═════ Records ═════

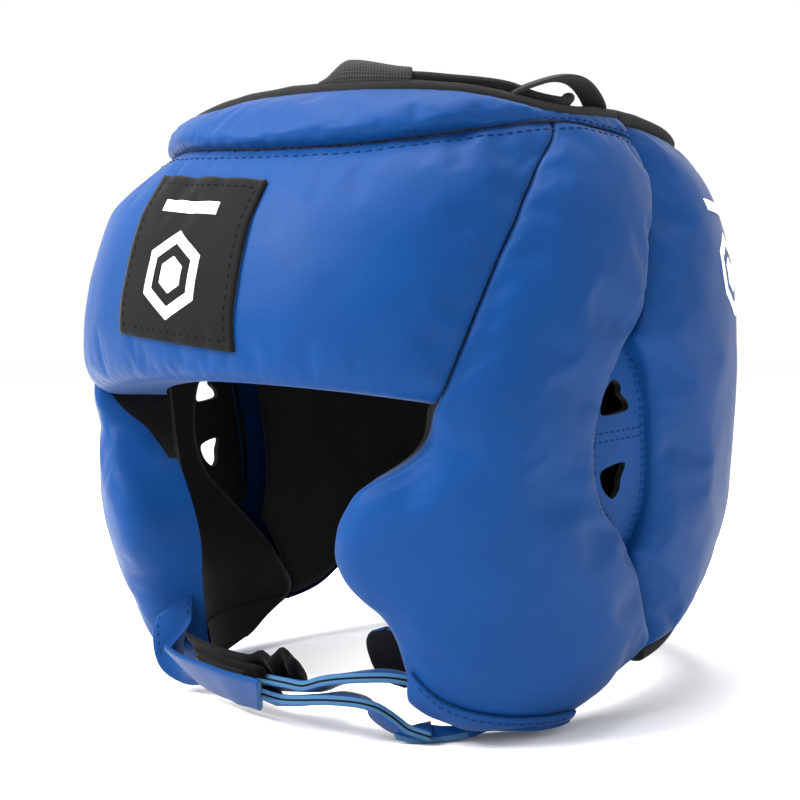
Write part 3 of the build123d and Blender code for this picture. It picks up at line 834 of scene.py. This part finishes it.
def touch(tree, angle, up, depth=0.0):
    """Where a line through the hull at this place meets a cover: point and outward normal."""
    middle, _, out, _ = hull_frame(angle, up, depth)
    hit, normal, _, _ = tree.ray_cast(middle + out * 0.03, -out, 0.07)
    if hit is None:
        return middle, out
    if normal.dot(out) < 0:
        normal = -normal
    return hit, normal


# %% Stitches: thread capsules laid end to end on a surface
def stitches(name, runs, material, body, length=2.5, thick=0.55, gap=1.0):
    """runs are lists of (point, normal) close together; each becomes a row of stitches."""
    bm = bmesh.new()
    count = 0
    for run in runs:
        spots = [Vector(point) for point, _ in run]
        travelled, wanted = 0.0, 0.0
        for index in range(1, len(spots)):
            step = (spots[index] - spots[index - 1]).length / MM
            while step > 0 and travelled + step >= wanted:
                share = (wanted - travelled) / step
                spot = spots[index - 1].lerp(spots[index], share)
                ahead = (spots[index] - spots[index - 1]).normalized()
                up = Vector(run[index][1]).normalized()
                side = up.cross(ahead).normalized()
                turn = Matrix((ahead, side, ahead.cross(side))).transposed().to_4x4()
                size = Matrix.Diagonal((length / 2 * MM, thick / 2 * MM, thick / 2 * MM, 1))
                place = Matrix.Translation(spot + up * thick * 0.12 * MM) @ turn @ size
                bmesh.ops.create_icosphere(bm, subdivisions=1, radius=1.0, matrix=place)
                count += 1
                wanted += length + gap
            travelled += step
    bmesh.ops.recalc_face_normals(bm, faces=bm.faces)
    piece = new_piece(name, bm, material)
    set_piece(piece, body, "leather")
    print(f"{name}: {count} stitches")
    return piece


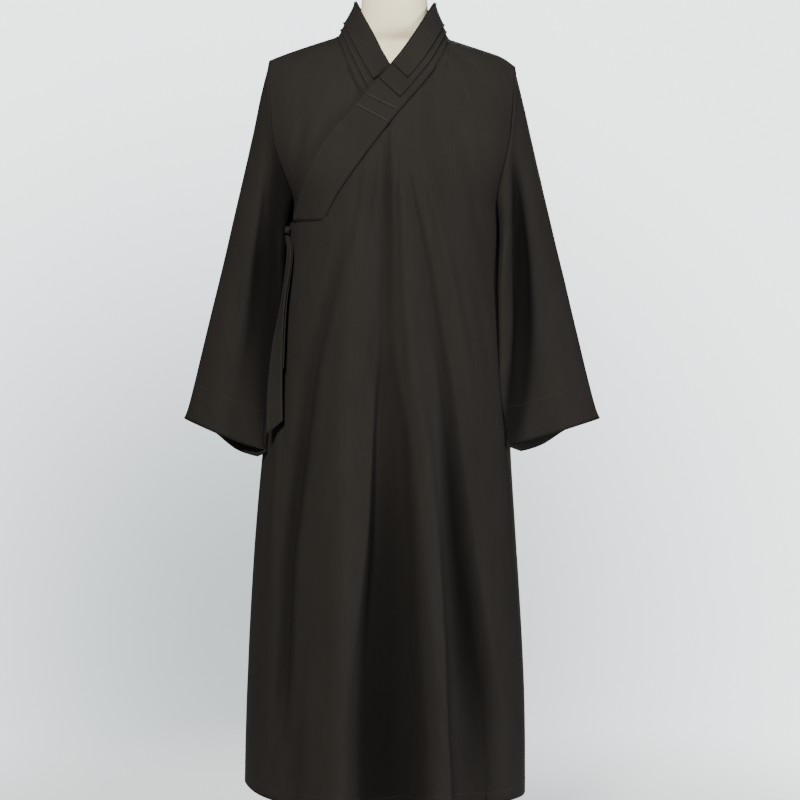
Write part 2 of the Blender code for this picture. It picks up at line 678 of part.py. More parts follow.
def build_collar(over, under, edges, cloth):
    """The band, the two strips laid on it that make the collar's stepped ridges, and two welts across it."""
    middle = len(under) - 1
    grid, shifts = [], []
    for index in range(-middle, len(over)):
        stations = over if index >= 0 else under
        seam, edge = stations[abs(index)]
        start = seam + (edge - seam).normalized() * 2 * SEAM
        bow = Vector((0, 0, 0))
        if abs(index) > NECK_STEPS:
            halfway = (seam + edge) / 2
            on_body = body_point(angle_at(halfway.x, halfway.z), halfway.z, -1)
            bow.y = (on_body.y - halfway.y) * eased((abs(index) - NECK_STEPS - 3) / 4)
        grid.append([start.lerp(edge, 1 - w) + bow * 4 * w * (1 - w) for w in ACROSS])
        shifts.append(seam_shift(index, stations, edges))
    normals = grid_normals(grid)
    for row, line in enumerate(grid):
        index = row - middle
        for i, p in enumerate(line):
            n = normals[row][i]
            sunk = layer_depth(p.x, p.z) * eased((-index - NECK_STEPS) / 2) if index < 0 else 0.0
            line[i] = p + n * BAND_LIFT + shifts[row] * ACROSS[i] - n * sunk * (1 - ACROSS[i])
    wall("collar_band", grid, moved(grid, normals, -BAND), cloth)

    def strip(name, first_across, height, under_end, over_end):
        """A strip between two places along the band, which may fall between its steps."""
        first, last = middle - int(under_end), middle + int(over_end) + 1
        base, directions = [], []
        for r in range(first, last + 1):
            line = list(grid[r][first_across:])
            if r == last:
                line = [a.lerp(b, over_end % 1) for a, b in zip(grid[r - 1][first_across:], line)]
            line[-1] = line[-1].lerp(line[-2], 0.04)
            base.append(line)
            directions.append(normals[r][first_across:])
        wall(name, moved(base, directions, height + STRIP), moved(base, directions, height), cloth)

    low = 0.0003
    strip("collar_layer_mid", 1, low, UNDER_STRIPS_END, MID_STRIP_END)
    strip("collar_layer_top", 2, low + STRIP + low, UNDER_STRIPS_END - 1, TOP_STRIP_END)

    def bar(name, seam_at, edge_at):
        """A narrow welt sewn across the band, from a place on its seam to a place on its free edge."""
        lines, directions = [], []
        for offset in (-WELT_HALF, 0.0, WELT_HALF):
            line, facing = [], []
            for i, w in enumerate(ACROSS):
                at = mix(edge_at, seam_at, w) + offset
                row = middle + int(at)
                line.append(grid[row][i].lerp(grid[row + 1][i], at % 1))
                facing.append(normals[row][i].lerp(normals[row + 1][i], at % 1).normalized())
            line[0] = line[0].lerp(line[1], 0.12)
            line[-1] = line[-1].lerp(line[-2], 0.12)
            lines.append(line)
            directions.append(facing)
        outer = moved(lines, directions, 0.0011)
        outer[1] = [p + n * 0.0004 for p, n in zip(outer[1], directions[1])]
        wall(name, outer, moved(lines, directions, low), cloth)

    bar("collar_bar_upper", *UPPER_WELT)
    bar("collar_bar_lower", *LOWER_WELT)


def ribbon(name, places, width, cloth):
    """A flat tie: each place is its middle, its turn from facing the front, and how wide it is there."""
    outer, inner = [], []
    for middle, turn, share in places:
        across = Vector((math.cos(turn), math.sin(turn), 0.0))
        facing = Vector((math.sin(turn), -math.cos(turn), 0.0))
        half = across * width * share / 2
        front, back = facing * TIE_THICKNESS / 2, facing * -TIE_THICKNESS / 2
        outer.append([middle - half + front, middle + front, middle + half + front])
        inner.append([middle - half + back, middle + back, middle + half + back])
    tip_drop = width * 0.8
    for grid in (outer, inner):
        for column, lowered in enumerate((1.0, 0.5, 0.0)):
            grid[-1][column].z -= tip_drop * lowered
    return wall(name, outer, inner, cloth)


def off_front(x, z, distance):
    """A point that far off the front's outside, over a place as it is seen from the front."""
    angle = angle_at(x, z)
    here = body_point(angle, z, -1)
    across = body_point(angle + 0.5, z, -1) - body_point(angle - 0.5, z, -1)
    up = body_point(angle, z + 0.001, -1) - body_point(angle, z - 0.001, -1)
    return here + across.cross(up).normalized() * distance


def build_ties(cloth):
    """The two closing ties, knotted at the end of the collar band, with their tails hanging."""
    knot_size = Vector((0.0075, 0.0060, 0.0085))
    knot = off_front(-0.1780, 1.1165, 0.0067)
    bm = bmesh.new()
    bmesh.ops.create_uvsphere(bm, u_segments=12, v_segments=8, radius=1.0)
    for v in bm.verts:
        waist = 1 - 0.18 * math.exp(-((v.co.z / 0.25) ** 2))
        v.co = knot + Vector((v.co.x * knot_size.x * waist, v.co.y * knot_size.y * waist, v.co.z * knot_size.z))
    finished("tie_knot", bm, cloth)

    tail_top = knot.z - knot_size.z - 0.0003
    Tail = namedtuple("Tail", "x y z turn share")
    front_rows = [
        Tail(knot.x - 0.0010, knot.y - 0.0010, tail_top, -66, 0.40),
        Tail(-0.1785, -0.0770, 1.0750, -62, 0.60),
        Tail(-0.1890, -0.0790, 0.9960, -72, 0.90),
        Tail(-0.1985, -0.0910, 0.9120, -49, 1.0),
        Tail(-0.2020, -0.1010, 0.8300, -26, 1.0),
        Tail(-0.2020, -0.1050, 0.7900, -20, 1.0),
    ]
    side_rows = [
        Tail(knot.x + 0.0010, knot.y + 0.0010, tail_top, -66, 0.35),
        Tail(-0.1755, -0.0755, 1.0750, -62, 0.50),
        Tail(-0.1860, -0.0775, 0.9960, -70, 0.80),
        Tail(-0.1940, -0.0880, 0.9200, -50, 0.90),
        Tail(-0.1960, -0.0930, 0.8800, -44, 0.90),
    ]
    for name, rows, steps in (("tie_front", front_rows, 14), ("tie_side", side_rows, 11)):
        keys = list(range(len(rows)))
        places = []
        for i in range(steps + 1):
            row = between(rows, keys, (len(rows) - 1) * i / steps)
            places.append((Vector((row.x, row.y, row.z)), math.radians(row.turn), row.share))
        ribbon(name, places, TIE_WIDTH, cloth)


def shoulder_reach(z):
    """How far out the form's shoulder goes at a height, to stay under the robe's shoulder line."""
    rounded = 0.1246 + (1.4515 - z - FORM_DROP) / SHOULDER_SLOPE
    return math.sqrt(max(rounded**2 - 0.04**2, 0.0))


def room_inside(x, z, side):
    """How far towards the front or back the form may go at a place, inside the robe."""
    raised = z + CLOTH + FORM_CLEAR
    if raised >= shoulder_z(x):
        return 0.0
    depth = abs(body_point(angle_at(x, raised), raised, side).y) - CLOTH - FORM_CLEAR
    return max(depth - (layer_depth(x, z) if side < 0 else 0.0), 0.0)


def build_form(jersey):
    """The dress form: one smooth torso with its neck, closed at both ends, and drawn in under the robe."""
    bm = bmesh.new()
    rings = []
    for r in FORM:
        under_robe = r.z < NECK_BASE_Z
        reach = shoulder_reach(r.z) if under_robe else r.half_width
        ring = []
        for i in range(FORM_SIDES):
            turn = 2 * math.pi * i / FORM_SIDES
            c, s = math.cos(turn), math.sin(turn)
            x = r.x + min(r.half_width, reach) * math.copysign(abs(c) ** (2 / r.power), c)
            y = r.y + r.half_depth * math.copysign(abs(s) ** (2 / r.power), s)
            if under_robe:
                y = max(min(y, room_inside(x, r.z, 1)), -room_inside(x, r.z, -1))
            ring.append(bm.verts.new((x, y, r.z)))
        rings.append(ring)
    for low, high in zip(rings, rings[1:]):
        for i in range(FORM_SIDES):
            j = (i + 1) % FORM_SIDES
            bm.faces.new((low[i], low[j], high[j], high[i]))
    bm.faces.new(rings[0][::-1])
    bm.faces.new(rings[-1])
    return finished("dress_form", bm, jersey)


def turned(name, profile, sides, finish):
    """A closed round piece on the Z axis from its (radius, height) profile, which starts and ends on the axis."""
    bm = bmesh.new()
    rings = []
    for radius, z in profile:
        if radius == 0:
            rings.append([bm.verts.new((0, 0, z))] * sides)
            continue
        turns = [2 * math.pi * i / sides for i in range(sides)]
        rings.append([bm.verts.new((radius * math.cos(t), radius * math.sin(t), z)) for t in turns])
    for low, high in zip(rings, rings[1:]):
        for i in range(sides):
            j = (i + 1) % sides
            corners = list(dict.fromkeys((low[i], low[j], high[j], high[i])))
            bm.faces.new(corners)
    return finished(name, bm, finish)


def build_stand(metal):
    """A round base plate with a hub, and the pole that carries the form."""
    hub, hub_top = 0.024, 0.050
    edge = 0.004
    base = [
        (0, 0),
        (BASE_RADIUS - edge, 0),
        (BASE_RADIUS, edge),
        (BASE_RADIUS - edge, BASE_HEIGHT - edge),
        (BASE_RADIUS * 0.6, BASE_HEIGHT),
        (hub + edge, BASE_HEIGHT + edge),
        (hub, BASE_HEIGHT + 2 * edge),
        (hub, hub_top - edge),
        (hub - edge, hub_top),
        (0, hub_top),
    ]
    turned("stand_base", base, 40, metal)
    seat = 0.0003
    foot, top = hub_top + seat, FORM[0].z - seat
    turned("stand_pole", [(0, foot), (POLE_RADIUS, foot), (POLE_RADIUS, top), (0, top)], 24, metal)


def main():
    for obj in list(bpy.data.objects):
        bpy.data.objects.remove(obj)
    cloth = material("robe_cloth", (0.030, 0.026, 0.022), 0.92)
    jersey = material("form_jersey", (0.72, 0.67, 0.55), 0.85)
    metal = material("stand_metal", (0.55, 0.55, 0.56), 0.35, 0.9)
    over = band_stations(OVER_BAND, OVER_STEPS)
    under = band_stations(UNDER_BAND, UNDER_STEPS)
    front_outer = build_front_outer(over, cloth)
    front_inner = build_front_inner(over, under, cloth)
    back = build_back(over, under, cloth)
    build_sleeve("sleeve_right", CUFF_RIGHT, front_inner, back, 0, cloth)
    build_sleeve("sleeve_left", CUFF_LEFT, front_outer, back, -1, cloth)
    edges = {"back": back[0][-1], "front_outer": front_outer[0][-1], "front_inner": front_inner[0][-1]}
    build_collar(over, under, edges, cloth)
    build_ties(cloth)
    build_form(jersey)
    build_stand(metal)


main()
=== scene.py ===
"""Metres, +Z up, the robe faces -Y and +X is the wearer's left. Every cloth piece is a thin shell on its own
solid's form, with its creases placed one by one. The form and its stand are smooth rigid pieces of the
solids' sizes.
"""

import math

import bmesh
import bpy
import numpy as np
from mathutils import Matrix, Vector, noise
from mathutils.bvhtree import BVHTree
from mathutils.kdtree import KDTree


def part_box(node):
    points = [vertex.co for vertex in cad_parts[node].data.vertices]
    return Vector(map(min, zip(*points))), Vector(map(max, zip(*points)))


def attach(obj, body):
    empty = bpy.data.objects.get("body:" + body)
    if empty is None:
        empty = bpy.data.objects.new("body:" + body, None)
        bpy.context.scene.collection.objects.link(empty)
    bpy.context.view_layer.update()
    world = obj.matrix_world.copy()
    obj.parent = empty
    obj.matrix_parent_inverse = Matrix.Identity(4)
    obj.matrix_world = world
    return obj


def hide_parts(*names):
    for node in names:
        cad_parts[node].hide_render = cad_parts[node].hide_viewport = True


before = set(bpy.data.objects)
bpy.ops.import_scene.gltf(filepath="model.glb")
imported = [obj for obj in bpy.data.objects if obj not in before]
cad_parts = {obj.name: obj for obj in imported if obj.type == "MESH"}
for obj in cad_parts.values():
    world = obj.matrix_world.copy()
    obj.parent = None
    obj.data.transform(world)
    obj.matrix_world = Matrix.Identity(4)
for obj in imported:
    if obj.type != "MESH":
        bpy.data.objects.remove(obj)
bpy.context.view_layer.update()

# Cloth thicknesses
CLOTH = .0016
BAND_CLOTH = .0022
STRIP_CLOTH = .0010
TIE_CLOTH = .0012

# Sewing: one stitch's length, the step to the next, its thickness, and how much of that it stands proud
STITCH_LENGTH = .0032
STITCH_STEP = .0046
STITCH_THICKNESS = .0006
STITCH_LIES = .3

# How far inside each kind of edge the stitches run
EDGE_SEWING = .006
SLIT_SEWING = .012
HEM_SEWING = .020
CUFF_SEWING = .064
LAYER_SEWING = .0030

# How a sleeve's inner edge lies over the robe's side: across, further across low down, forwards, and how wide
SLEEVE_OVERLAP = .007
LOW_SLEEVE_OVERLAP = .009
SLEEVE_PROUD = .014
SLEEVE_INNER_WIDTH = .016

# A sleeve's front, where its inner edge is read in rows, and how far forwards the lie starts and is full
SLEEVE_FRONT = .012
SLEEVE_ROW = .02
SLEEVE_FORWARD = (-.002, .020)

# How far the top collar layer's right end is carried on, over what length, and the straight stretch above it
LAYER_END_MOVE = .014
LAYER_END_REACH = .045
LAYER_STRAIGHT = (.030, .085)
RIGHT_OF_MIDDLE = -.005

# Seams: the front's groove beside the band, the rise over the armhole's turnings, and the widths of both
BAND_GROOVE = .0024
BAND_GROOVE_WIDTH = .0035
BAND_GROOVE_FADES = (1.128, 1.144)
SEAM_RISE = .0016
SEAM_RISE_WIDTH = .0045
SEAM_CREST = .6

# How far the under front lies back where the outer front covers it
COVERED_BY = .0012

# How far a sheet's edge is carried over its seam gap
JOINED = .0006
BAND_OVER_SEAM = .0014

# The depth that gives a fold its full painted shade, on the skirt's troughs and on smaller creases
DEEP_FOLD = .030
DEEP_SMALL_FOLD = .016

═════

From the line with "back = build_back(over, under, cloth)" through the line with "import numpy as np", repeat every line exactly, both ends included, and nothing outside that range.

    back = build_back(over, under, cloth)
    build_sleeve("sleeve_right", CUFF_RIGHT, front_inner, back, 0, cloth)
    build_sleeve("sleeve_left", CUFF_LEFT, front_outer, back, -1, cloth)
    edges = {"back": back[0][-1], "front_outer": front_outer[0][-1], "front_inner": front_inner[0][-1]}
    build_collar(over, under, edges, cloth)
    build_ties(cloth)
    build_form(jersey)
    build_stand(metal)


main()
=== scene.py ===
"""Metres, +Z up, the robe faces -Y and +X is the wearer's left. Every cloth piece is a thin shell on its own
solid's form, with its creases placed one by one. The form and its stand are smooth rigid pieces of the
solids' sizes.
"""

import math

import bmesh
import bpy
import numpy as np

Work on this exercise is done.